Measuring Performance of Code
Performance Lists
You can measure super computers by different metrics:
- Top500 (By linpack, $R_\max$)
- Green500 (Flops/Watt)
- Graph500 (Graph computing)
- HPL-AI (AI computing)
Using a HPC Cluster
- Login to login node (don’t do any hard work here).
- Submit work to the compute nodes.
Measuring Runtime
- Use one of the functions to get the current time in millis.
-
Check the time again at the end of execution.
Ensure you have exclusive access over the compute node you are running on.
- Run Multiple times (3-5) to ramp up clocks and average out interference from other programs.
- Report the minimum time of all the runs.
As the error $\epsilon$ will always be positive, reporting the minimum time will give the closes to the true value:
\[r_0=r_t+\epsilon\]where:
- $r_0$ - Observed runtime
- $r_t$ - True runtime
Arithmetic Intensity
Arithmetic intensity is related to the time complexity of computations in an algorithm. It can also be characterised by the following equation:
\[I(n)=\frac{W(n)}{Q(n)}\]where $W$ is the number of flops carried out by the program and $Q$ is the number of bytes transferred from memory to cache.

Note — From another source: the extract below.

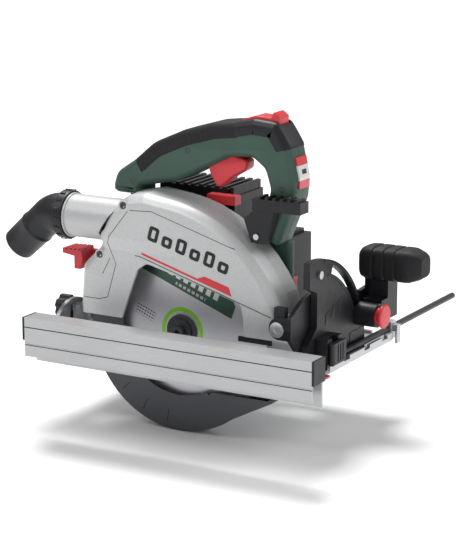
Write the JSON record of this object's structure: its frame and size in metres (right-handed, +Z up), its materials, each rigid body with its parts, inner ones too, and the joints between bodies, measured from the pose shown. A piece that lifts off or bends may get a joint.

For example if our CPU has 416 Gflop/s and 68 GB/s of compute and memory bandwidth, 6 operations per byte would be ideal. In this case we would be making best use of the hardware.
- Programs with high AI are called compute-bound programs.
- Programs with low AI are called memory-bound programs.
Generally, modern programs are memory bound.
Roofline Model
We can measure algorithm performance by comparing to the maximum performance of the system.
- The peak performance bound is the flop/s of a system.